Aiden weiß das. Und nutzt es. Er beschützt seine Familie, leider zu heftig. Seine Schwester überwacht er dauerhaft. Erst nur ihr Haus, dann ihr Leben in der ganzen Stadt. Seine Tragödie ist es, zu viel zu wissen und zu viel zu sehen. Aidens Story wird in Watch Dogs linear erzählt. Es wird nicht zehn Enden geben, nicht unendlich viele Handlungsstränge. Die Erzählung mag gradlinig sein, der Rest des Spiels ist es nicht. Aidens Motiv ist Rache für einen Tod, den er sühnen will, indem er Stadt als Waffe gegen sich selbst richtet. Auf seinem Weg warten viele Optionen, viele Möglichkeiten.
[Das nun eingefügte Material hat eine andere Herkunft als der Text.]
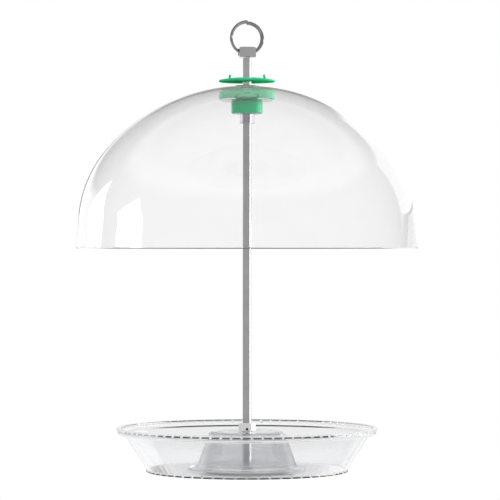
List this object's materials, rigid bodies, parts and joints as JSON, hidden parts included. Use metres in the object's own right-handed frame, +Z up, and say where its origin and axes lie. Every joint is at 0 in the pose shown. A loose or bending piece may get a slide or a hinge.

All unsere Aktionen in der Spielwelt tragen zum Verständnis der Story bei, ändern sie aber nicht komplett.

Es scheint fast so, als ob es Watch Dogs gelingen könnte, als erstes Videospiel wirklich sinnvoll vieles mit vielem zu vernetzen. Ubisoft paraphrasiert zwar den gesamten Tag während der Präsentation in Paris den Ausspruch "Alles ist mit mit allem verbunden" - aber das geht sicher etwas zu weit. Die Möglichkeiten im Spiel erscheinen dennoch überbordend. Creative Director Jonathan Morin wählt interessante Worte, um sein Spiel zu beschreiben: "Watch Dogs ist wie ein Gemälde, denn die sind am Ende wie ein Videospiel - statisch, aber offen für Interpretation."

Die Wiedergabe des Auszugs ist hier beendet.